The general positive orthonormal basis is obtained by "rotating the $(e_{1}, e_{2})$-plane": $$ (\cos\phi) e_{1} + (\sin\phi) e_{2},\quad (-\sin\phi) e_{1} + (\cos\phi) e_{2},\quad e_{3}. \tag{2} $$
The families of linear transformations with standard matrices $$ \left[\begin{array}{@{}ccc@{}} \cos\theta & -\sin\theta & 0 \\ \sin\theta & \phantom{-}\cos\theta & 0 \\ 0 & 0 & 1 \end{array}\right],\qquad \left[\begin{array}{@{}ccc@{}} \cosh\alpha & 0 & \sinh\alpha \\ 0 & 1 & 0 \\ \sinh\alpha & 0 & \cosh\alpha \\ \end{array}\right], $$ namely rotations about the $z$-axis and boosts in the $(x, z)$-plane, act transitively on the set of positive orthonormal bases, and consequently generate the isometry group of $(H, g)$. (Each preserves both $H$ and the Minkowski inner product, hence induces an isometry. To show the action is transitive, start with an arbitrary positive orthonormal basis; rotate about the $z$-axis so that the timelike vector lies in the $(x, z)$-halfplane with $x > 0$; boost to make the third vector $(0, 0, 1)$; rotate about the $z$-axis to make the spacelike vectors $(1, 0, 0)$ and $(0, 1, 0)$.)

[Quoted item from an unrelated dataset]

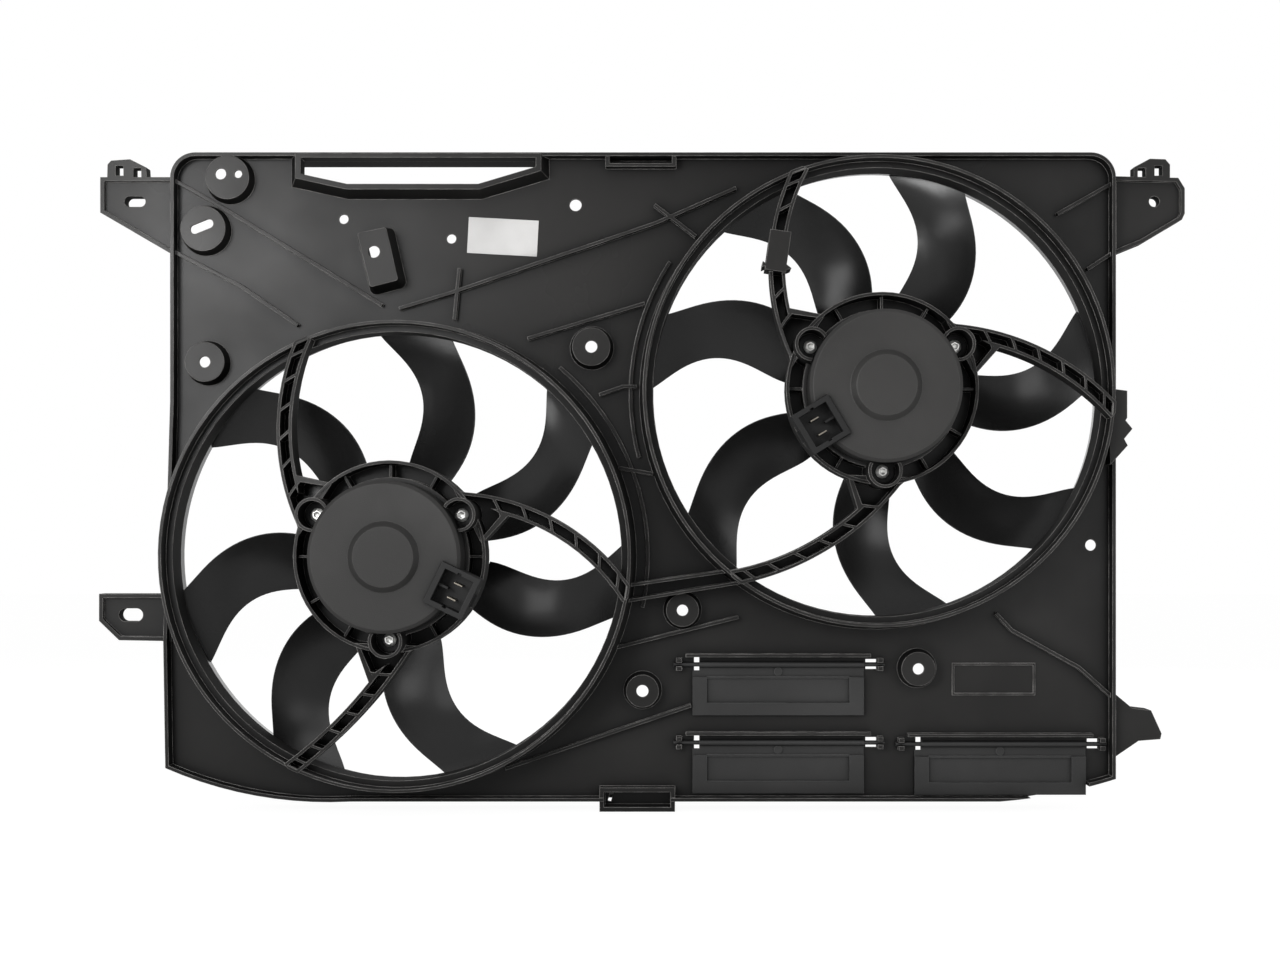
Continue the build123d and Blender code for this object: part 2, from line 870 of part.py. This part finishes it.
# Brush card: a plate on two posts, with a guide for each brush
with BuildPart() as brush_card:
    with BuildSketch(level(-70.2)):
        Circle(34)
        Circle(14, mode=Mode.SUBTRACT)
    extrude(amount=2.2)
    with BuildSketch(level(-72)):
        with Locations((0, 28), (0, -28)):
            Circle(3.2)
        with PolarLocations(23, 2):
            Rectangle(18, 10.4)
    extrude(amount=15)
    with BuildSketch(level(-75)):
        with PolarLocations(20, 2):
            Rectangle(20, 6.4, mode=Mode.ADD)
    extrude(amount=15, mode=Mode.SUBTRACT)
    with BuildSketch(level(-72)):
        with Locations((0, 28), (0, -28)):
            Circle(3.2)
    extrude(amount=18.7)

with BuildPart() as brush:
    with BuildSketch(level(-75.2)):
        with Locations((17.4, 0)):
            Rectangle(9.6, 6)
    extrude(amount=8)
    with BuildSketch(level(-75.2)):
        Circle(12.25)
    extrude(amount=8, mode=Mode.SUBTRACT)

with BuildPart() as spring:
    with BuildSketch(level(-76)):
        with BuildLine():
            Polyline((22.5, -2.4), (24.8, 2.2), (27.1, -2.2), (29.4, 2.4))
        trace(line_width=0.4)
    extrude(amount=6)


# Two-way connector receptacle, drawn along +X, with its blades
with BuildPart() as connector:
    with BuildSketch(level(-71.6)):
        with Locations((53.4, 0)):
            Rectangle(29.6, 31)
    extrude(amount=26)
    with BuildSketch(level(-80)):
        with Locations((53.4, 0)):
            Rectangle(22, 24)
            Rectangle(3, 26.4)
    extrude(amount=20, mode=Mode.SUBTRACT)
    with BuildSketch(level(-80)):
        with Locations((46, 0)):
            Rectangle(7, 1.6)
    extrude(amount=12)
    with BuildSketch(level(-86)):
        with Locations((69.2, 0)):
            Rectangle(2.4, 9)
    extrude(amount=5)
    with BuildSketch(level(-70)):
        with Locations((55, 5.5), (55, -5.5)):
            Rectangle(6.5, 1.0)
    extrude(amount=12, mode=Mode.SUBTRACT)

with BuildPart() as terminal:
    with BuildSketch(level(-71.8)):
        with Locations((55, 5.5)):
            Rectangle(6.3, 0.8)
    extrude(amount=21)


# Both motors share their parts; the fan turns about Y and the connector sits at its own angle
def turn(part, angle):
    return part.moved(Location((0, 0, 0), (0, -angle, 0)))


for side, axis, start, connector_angle in (
    ("left", left_axis, left_turn, -26),
    ("right", right_axis, right_turn, 211),
):
    place = Location((axis[0], 0, axis[1]))
    pieces = {
        "fan": turn(fan.part, start),
        "fan_clip": fan_clip.part,
        "shaft": shaft.part,
        "armature_core": armature_core.part,
        "winding": winding.part,
        "commutator": commutator.part,
        "motor_can": make_can(connector_angle),
        "motor_flange": motor_flange.part,
        "motor_screws": motor_screws.part,
        "end_cap": end_cap.part,
        "bearing_front": bearing_front.part,
        "bearing_rear": bearing_rear.part,
        "magnet_upper": magnet.part,
        "magnet_lower": turn(magnet.part, 180),
        "brush_card": brush_card.part,
        "brush_a": brush.part,
        "brush_b": turn(brush.part, 180),
        "spring_a": spring.part,
        "spring_b": turn(spring.part, 180),
        "connector": turn(connector.part, connector_angle),
        "terminal_a": turn(terminal.part, connector_angle),
        "terminal_b": turn(terminal.part.moved(Location((0, 0, -11))), connector_angle),
    }
    for name, piece in pieces.items():
        save(piece.moved(place), f"{side}_{name}")
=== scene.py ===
import math

import bpy
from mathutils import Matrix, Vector


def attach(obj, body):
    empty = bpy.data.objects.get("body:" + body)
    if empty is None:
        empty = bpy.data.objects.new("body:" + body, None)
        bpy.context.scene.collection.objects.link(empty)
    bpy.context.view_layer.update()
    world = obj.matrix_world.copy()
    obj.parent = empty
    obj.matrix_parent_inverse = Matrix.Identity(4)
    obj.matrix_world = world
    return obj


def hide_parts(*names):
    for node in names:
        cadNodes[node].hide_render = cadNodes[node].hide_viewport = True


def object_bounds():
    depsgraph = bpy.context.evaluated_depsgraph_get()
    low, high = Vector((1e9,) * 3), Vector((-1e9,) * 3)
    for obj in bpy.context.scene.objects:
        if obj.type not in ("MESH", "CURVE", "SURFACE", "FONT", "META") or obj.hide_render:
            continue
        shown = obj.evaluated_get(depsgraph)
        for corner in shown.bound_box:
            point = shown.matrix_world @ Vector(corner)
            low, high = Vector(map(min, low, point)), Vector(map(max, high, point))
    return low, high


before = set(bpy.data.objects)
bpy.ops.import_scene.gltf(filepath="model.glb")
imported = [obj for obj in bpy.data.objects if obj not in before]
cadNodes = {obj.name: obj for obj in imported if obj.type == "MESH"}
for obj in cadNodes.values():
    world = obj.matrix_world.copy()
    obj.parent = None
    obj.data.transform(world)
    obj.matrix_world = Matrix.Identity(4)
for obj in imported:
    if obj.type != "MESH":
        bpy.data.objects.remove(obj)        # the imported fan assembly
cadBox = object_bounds()
bpy.ops.object.select_all(action="DESELECT")
print("frame loaded:", len(cadNodes), "nodes")

# Camera: square on to the panel, a metre and a half in front of it
cameraSet = {
    "place": (0.0284, -1.5, -0.2505),
    "lensMm": 57.0,
    "shift": (-0.0336, 0.0469),
}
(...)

To show the curvature of $(H, g)$ is $-1$, it suffices to calculate at the point $(0, 0, 1)$. (Left to you.)
Hyperbolic lines are precisely the intersections of $H$ with a plane through the origin. (The intersection of $H$ with a plane containing the $z$-axis is the fixed-point set of a reflection isometry, hence a geodesic of $(H, g)$. Every plane through the origin that intersects $H$ can be brought to a plane containing the $z$-axis by a boost. Given points $p$ and $q$ in $H$, there is a unique plane containing $p$, $q$, and the origin; the intersection of this plane with $H$ is the geodesic from $p$ to $q$.)
The Klein model is the open unit disk in the plane $\{z = 1\}$, a.k.a., the image of $H$ under radial projection from $(0, 0, 0)$. A line is this model is a chord of the unit circle.
The Poincaré model is the open unit disk in the plane $\{z = 0\}$, a.k.a., the image of $H$ under radial projection from $(0, 0, -1)$.